The ENGO Network report updates a 2012 report, and chronicles CCS development since the 2005 Intergovernmental Panel on Climate Change Special Report on Carbon Capture and Storage, which called for targeted governmental support at the local and international levels to foster the deployment of CCS. The IPCC continues to highlight CCS as a crucial technology that can help prevent cumulative CO2 emissions pushing global temperature rises above 2 degrees Celsius.

“Our new report is a fresh reminder that CCS is not just about coal,” says David Hawkins, director of the climate program at the Natural Resources Defense Council. “It is also applicable to natural gas-fired power generation and to key industrial sectors such as cement, steel and chemicals. What is more, CCS combined with sustainable biomass feedstocks could help us achieve ‘negative emissions,’ which are increasingly being considered in climate models as a route to limiting global warming to 2 degrees Celsius.”

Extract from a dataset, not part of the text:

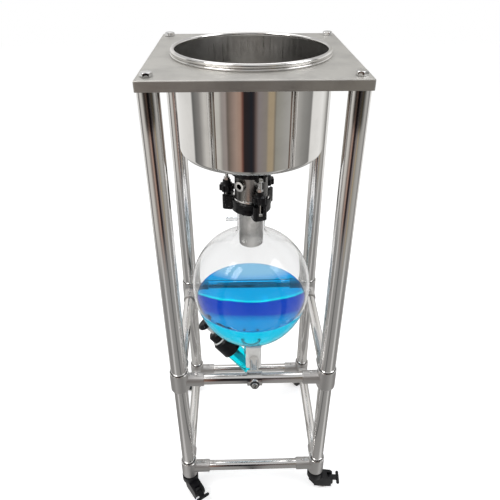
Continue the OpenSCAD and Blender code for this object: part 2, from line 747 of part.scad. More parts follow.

Key report conclusions include:

  • With a host of operating projects as living proof, CCS technology is a reality now and not a theoretical future prospect.
  • Large-scale CCS deployment that will meaningfully accelerate global decarbonization efforts depends on political will to address the delaying tactics of fossil fuel interests over the past decade.
  • For CCS to deliver on its significant potential, concerted government action at the regional, national and international levels is needed in order to provide a stable market signal and investor certainty.
  • More large-scale integrated projects need to be deployed to a degree that will enable movement beyond the initial high-cost phase inherent to any technology that has not yet achieved widespread use. Regulatory, policy and market conditions need to drive widespread CCS investment and cost-reductions through learning and economies of scale.

ENGO Network members urge that the Paris agreements also focus on ensuring sufficient funding for CCS deployment globally, and on a mechanism for the transfer of relevant knowledge and know-how from industrialized to developing countries.

Network members are: The Bellona Foundation, Clean Air Task Force, The Climate Institute, E3G, Environmental Defense Fund, Green Alliance, Natural Resources Defense Council, The Pembina Institute, Sandbag, World Resources Institute and Zero Emission Resource Organisation.